The “bell-shaped” normal distribution is useful because it neatly conveys the likelihood of given intervals. If something is described by a normal distribution, then 95% of the time it manifests within two standard deviations of the average outcome. As long as the standard deviations are not that large, this can give us a pretty narrow window of what values we can expect. For example, if the average height of Jewish males in Yeshiva College is five foot five, standard deviation two inches, then 95% of Jewish males can be expected to be between five foot one and five foot nine.

All well and fine, if something follows a normal distribution. But who says everything does? Is it really true that 95% of heights are dispersed within two standard deviations of the mean? What’s amazing is that almost anything can be brought into relation to the normal distribution, at least in terms of calculating averages.
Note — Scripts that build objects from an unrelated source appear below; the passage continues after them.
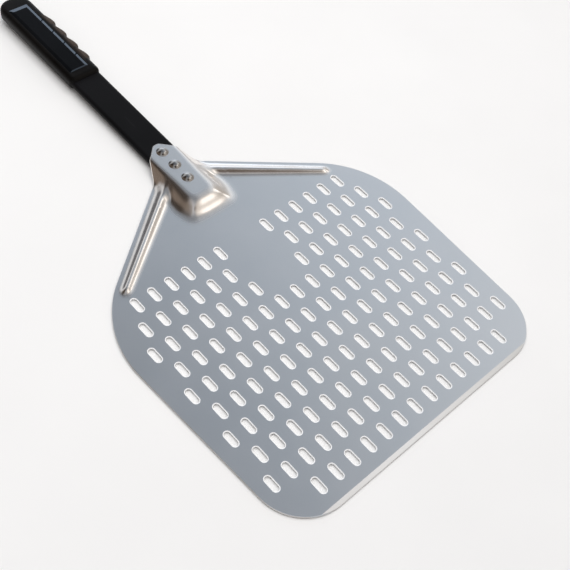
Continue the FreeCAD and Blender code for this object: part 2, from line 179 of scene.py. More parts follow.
def slot_places():
    """The middle of every slot, row by row from the rear."""
    for row, (nearest, farthest) in enumerate(SLOT_ROWS):
        y = ROW_PITCH * ((len(SLOT_ROWS) - 1) / 2 - row)
        for step in range(nearest, farthest + 1, 2):
            for side in ((1, -1) if step else (1,)):
                yield side * step * COLUMN_PITCH / 2, y


# ---------------------------------------------------------------- blade: the pressed surface

# loops round the neck's foot and crown; corners of their right halves, front to rear: across,
# along, corner radius
NECK_FOOT = rounded_outline(mirrored([
    (28.8, 136.7, 13.0), (32.4, 160.0, 30.0), (29.0, 190.0, 60.0), (22.5, 238.0, 5.0)]), 1.5)
NECK_CROWN = rounded_outline(mirrored([
    (9.0, 161.4, 5.0), (10.3, 185.0, 60.0), (12.3, 206.0, 60.0), (14.2, 240.0, 4.0)]), 2.0)
# shares of the neck's flank that curve at its foot and at its crown
NECK_FOOT_ROUNDING = 0.32
NECK_CROWN_ROUNDING = 0.34

# the right shoulder line: a point on it, the way along it and the way in from it
SHOULDER = np.array([77.2, 158.2])
ALONG = np.array([0.8038, -0.5948])
INWARD = np.array([-0.5948, -0.8038])
# a rib's reach along the shoulder line, its rounded far end, and how far in its mesh points go
RIB_FROM, RIB_TO = -49.5, 57.5
RIB_CAP = 6.0
RIB_FIELD = 24.0
# distances in from the shoulder line and height above the sheet, at a rib's neck end and far end
RIB_OUTER = (3.0, 4.5)
RIB_CREST = (11.2, 9.4)
RIB_INNER = (19.2, 15.2)
RIB_RISE = (4.2, 3.2)
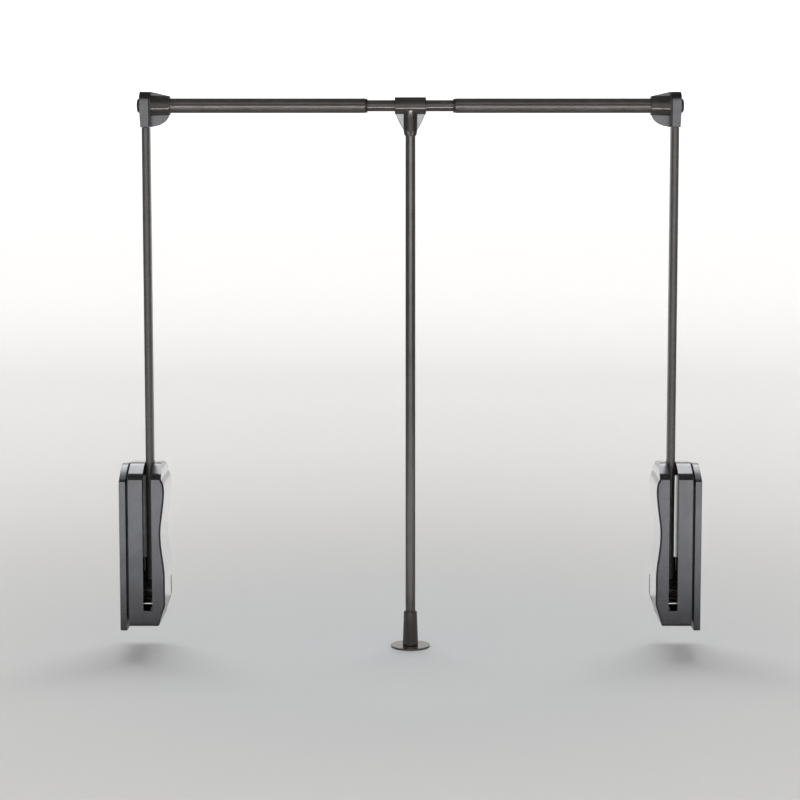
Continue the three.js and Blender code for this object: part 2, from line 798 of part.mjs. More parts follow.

If you take a random sample of a population, say a group of Yeshiva students, and measured them, it’s very likely that their heights won’t correspond to a normal distribution. However, if you calculated their average height, that average height would likely be close to the average height of the entire Yeshiva population. In fact, if you took multiple sample groups and calculated their averages, those averages would be scattered in a normal distribution around the actual average of the entire population. By measuring a few sample groups, we can calculate with high likelihood the average height of everyone in YC. This fun fact is called the Central Limit Theorem.

Sorry if the math was a bit dense. But if you found this interesting, you’ll love Wheelan’s chapters on “The Central Limit Theorem”, “Inference” and “Polling”. Perhaps the most important take-away from the book, however, is the limitations of statistical studies. The hard part of a statistical study is organizing the experiment, not crunching the numbers. The process is laden with pitfalls. One is getting a representative sample, which isn’t as easy as it might seem. To take an example from the elections, The Atlantic’s polling expert, Andrew McGill, recently discussed the difficulty of using web polls to predict how people will vote. The problem is, many older people, who are most likely to vote, don’t spend much time on the web[2]. More generally, sometimes the way a poll is conducted gives too much weight to a specific sector of the population. This is known as selection bias, and Wheelan discusses it in “The Importance of Data” along with other issues that can confound statistical conclusions.

The greatest and most systemic source of concern – and this will take us back to psychology’s replication crisis – is the fact that statistics only measure probabilities. If patients in a drug study show “statistically significant” improvement, it means the said improvement is not likely the result of chance. But unlikely things do happen, and if enough trials are repeated, then they are bound to happen. This leads to “publication bias”: the fact that only studies with positive results get published. The ones that yield no results don’t, which skews the published studies’ statistical validity. This is what Bloom was talking about when he said psychologists’ method of publication “is biased toward ‘false positives’”. Organizations that fund research try to address this: they force researchers to submit records of all their trials. But for every study that produces significant results, it’s important to ask: How many came up negative and weren’t published?

Its dangers notwithstanding, statistical inference remains a powerful tool of the scientific method. (I haven’t even mentioned regression analysis!) New statistical studies are published every day, advancing the front of human knowledge. Or at least purporting to. It’s not a bad time to take a peek under their hood with Naked Statistics.